Gov. Tony Evers and health secretary Andrea Palm announced a loosening of the state’s “Safer at Home” order, allowing more latitude for non-essential businesses to operate.
The order allows non-essential businesses to conduct curbside dropoff and pickup for repairs, such as for cars or furniture, and animal grooming. The order also for outdoor equipment rentals, like boats and ATVs, and car washes to reopen. Businesses still have to maintain social distance requirements, like taking payments online or over the phone.
“No one wants to reopen our economy as much as I do, and we’re working to do everything we can to make sure we can do so as soon as we safely and responsibly can,” Evers said in a statement with his order.
This expands on an order that went into effect Friday, which extended “Safer at Home” through May 26, while allowing golf courses to open and construction businesses to conduct limited aesthetic work.

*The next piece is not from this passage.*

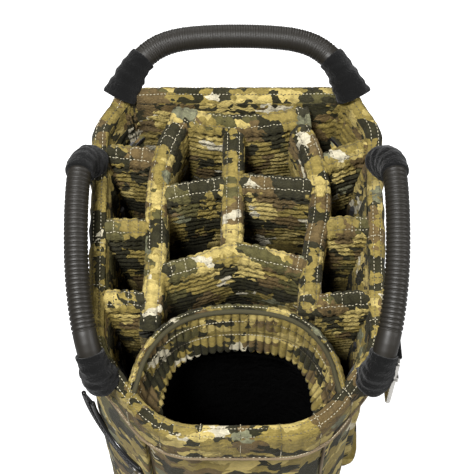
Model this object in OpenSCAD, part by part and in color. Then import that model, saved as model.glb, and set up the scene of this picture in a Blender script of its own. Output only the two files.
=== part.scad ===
/* [Collar] */
// Height of the collar's top plane above the ground, at the bag's axis
collar_z = 830; // [780:5:860]
// Tilt of the collar, its rear edge the higher
slope = 22; // [16:1:26]
// Half the collar's width
collar_half_w = 131; // [126:1:134]
// Rear edge of the collar, behind the axis
collar_rear = 134; // [130:1:138]
// Front edge of the collar, ahead of the axis
collar_front = 160; // [156:1:164]
// Width of the padded rim
rim_w = 14; // [12:1:16]
// Height of the collar band, measured square to its plane
band_h = 46; // [40:1:50]

/* [Dividers] */
// Width of the long padded dividers
divider_w = 19; // [16:1:20]
// Width of the padded crossbars
bar_w = 18; // [15:1:19]
// Depth of the padding below the collar plane
pad_depth = 34; // [28:1:40]
// Thickness of the fabric walls that hang from the bars
wall_t = 3; // [2:0.5:4]

/* [Body] */
// Half the body's width
body_half_w = 116; // [114:1:118]
// Rear face of the body, behind the axis
body_rear = 124; // [120:1:125]
// Front face of the body, ahead of the axis
body_front = 144; // [142:1:146]
// Thickness of the foam-backed body fabric
skin_t = 4; // [3:0.5:5]
// Height of the moulded base cup
base_h = 72; // [66:1:80]

/* [Handles] */
// Radius of the rubber grips
grip_r = 11; // [10:0.5:12]
// Radius of the side grips
side_grip_r = 10.5; // [9.5:0.5:11]

/* [Stand] */
// Height of the leg pivots above the ground
leg_pivot_z = 752; // [740:1:756]
// Distance of each leg's pivot from the bag's middle plane
leg_x = 40; // [38:1:44]
// Length of each leg from its pivot to the end of its tube
leg_len = 660; // [640:5:670]
// Turn of each leg's hinge pin out of the bag's width, which splays the feet
splay = 25; // [20:1:28]
// Travel of the foot lever
lever_tilt = 25; // [20:1:25]

/* [Hidden] */
$fn = 40;

camo = "#8a7c4e";
camo_dark = "#4c4a36";
black_fabric = "#1b1b1a";
grip_rubber = "#37322b";
steel = "#a9a69c";
aluminium = "#b9bcbe";
black_plastic = "#1f1f20";

tan_slope = tan(slope);
huge = 700;

// ---------- outlines in plan ----------

function unit(v) = v / norm(v);

// One rounded corner at b, between the directions to a and c
function corner_arc(a, b, c, r, steps) =
    let (u = unit(a - b), w = unit(c - b), half = acos(u * w) / 2)
    let (centre = b + unit(u + w) * r / sin(half), start = b + u * r / tan(half) - centre)
    let (a0 = atan2(start.y, start.x), turn = 180 - 2 * half)
    [for (i = [0:steps]) centre + r * [cos(a0 + turn * i / steps), sin(a0 + turn * i / steps)]];

// A convex outline, anticlockwise, with each corner rounded by its own radius
function rounded(p, r, steps = 6) =
    let (n = len(p))
    [for (i = [0:n - 1]) each corner_arc(p[(i + n - 1) % n], p[i], p[(i + 1) % n], r[i], steps)];

// The same corners moved inwards by d
function inset(p, d) =
    let (n = len(p))
    [for (i = [0:n - 1])
        let (u = unit(p[(i + n - 1) % n] - p[i]), w = unit(p[(i + 1) % n] - p[i]))
        p[i] + unit(u + w) * d / sin(acos(u * w) / 2)];

// Right-hand corners, front to rear, followed by their mirror images
function mirrored(p) = concat(p, [for (i = [len(p) - 1:-1:0]) [-p[i].x, p[i].y]]);
function doubled(v) = concat(v, [for (i = [len(v) - 1:-1:0]) v[i]]);

function collar_outline(d = 0) =
    rounded(
        inset(mirrored([
            [72, -collar_front], [collar_half_w - 2, -94],
            [collar_half_w, 98], [106, collar_rear]
        ]), d),
        doubled([for (r = [74, 60, 34, 26]) max(3, r - d)])
    );

function body_outline(d = 0) =
    rounded(
        inset(mirrored([
            [64, -body_front], [body_half_w, -76], [body_half_w, 84], [88, body_rear]
        ]), d),
        doubled([for (r = [52, 44, 30, 34]) max(3, r - d)])
    );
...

All businesses can also implement curbside pickup as part of their “minimum basic operations.”
“We believe that these activities that we talked about are one-off issues where it’s a single person, a single consumer interacting with a single provider of services,” Evers said at a Monday briefing. “The things that we’ve laid out are very clear, it has to happen outside the business…clearly social distancing has to be there.”

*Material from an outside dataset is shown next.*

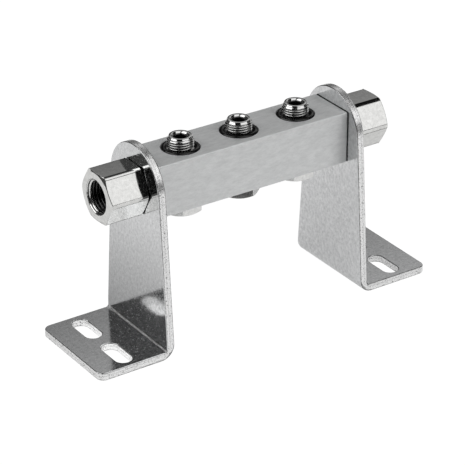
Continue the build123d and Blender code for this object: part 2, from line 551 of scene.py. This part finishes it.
# thread turns that run out at the port's floor, and before its smooth mouth
def cutPort(bm, look, mouthRadius, inPort):
    depth = look["majorRadius"] - look["minorRadius"]
    for vert in bm.verts:
        if not inPort(vert.co):
            continue
        radius, height = radiusOf(vert.co), vert.co.z / mm
        runOut = min((height - look["portFloor"]) / look["pitch"], 1.0)
        cut = look["minorRadius"] + runOut * (depth - threadDepth(vert.co, look["pitch"], depth))
        fromFace = look["outerFace"] - height
        pastMouth = look["mouthSlope"] * max(fromFace - look["smoothMouth"], 0)
        cut = min(cut, mouthRadius - fromFace + pastMouth)
        setRadius(vert, radius, max(cut, radius))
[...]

Republican Assembly Majority Leader Jim Steineke, R-Kaukauna, questioned Evers’s motive Monday.
“Either the [Evers] admin is following the science & making informed decisions or they are making ‘one-off’ decisions on [the] fly without specific data to support them,” Steineke wrote. “I bet there are a lot of ‘one-off’ businesses in WI that would like some relief.”
Or….and I would hate to think this is the case, the administration is arbitrarily keeping businesses closed without doing everything they can to find a way they can operate safely while open.

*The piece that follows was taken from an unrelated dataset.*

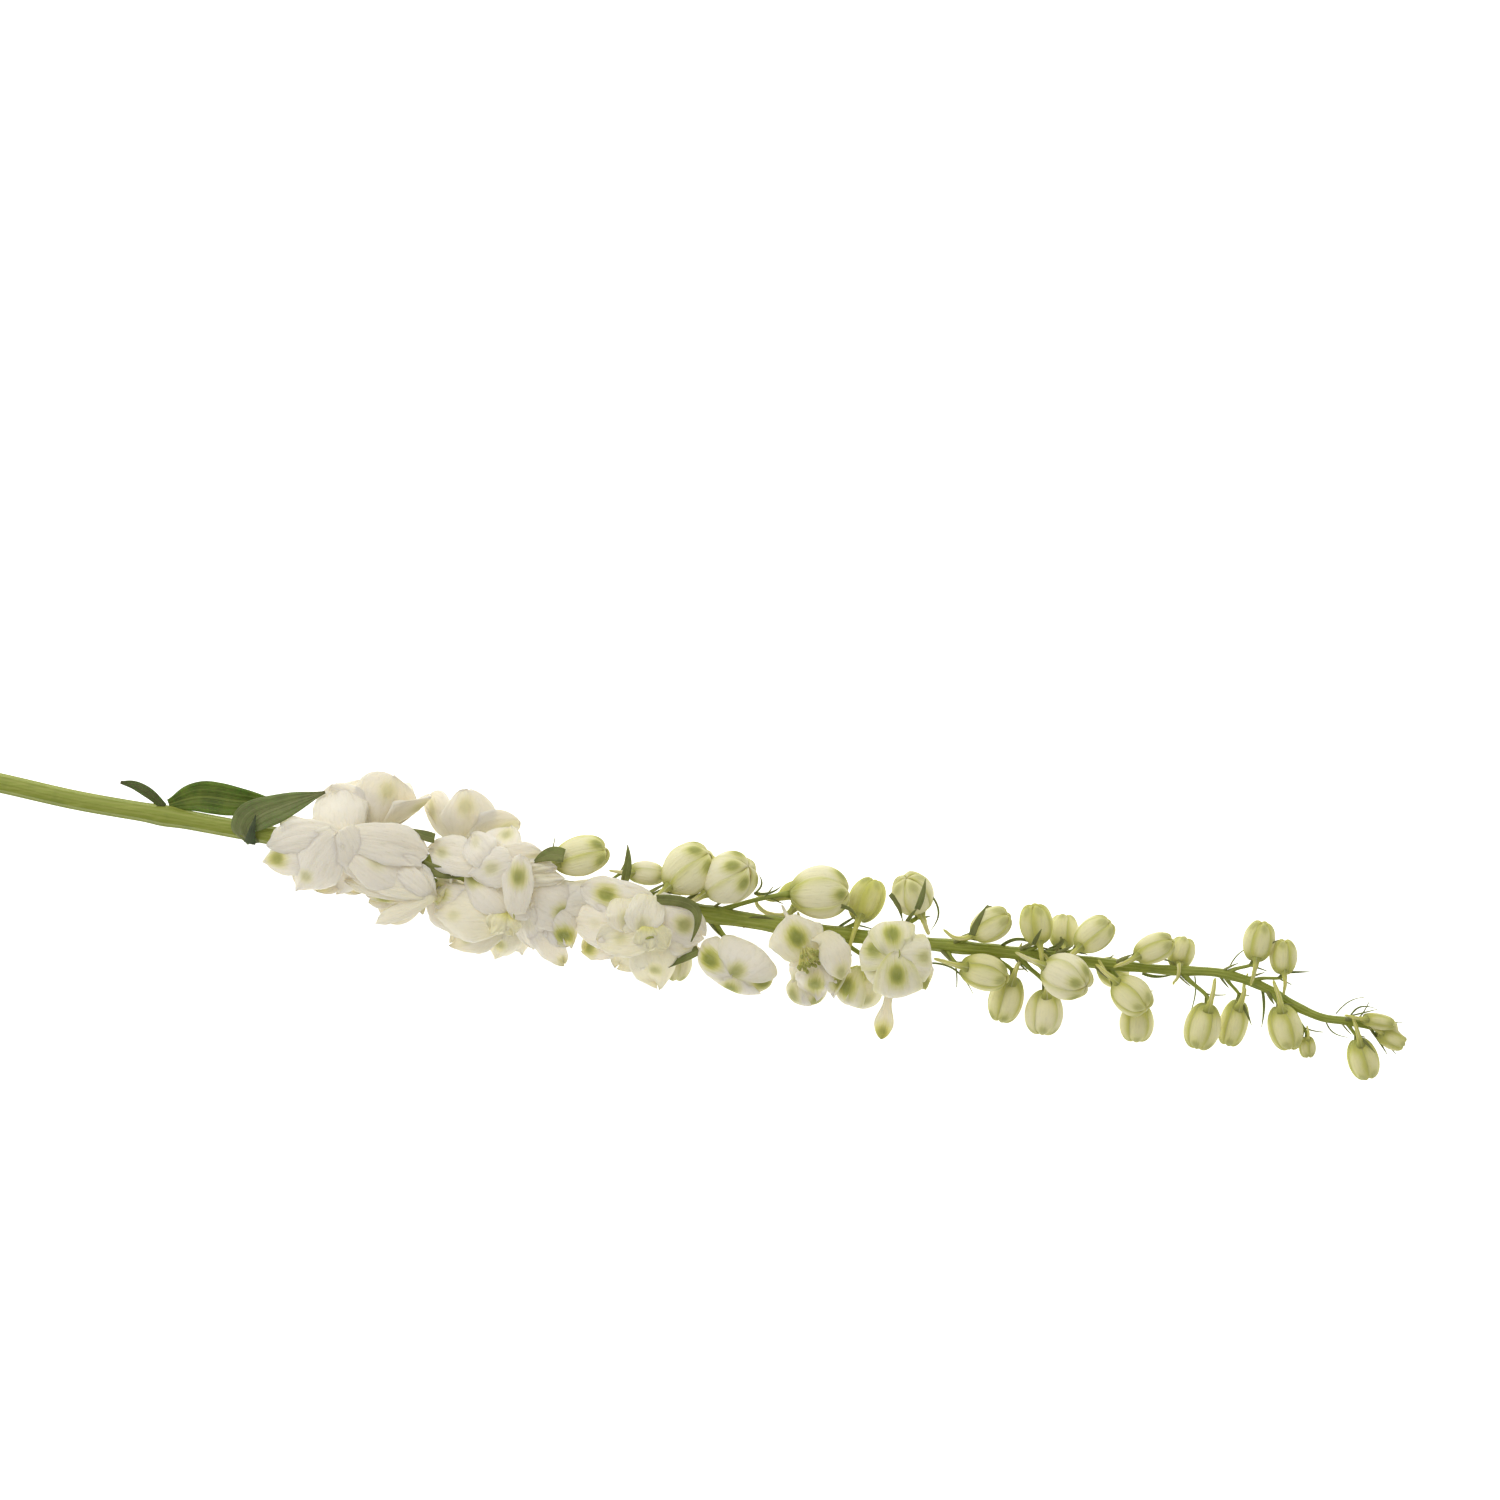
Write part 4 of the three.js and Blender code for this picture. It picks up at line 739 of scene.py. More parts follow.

— Jim Steineke (@jimsteineke) April 27, 2020
This comes as the state is working toward increasing its testing capacity and contact tracing–two of the goals Evers put in place as requisites to move forward in his “Badger Bounce Back” plan. The hard metric to move from one phase to another in the plan, and open schools back up for example, is a demonstrable 14-day decrease in COVID-19 cases.
State epidemiologist Dr. Ryan Westergaard said the Department of Health Services is using a statistical regression to help determine whether Wisconsin is making progress in reducing cases.
“Just to say that on average, is there a significant downward trajectory understanding there might be blips up or down from day to day?” Westergaard said.
The response to the COVID-19 outbreak has raised contention about the status of DHS Secretary-designee Andrea Palm. The Evers appointee has yet to be confirmed by the state Senate, and some conservative members of the body have called for a rejection of her nomination.
“Would I like to be confirmed? Absolutely,” she said at Monday’s briefing. “I feel like I certainly have worked in good faith to accomplish that.”
Evers reiterated his support, saying “I put her up against any secretary and in her position across the United States of America, the people that work at the Department of Health Services under and with her are doing heroic work.”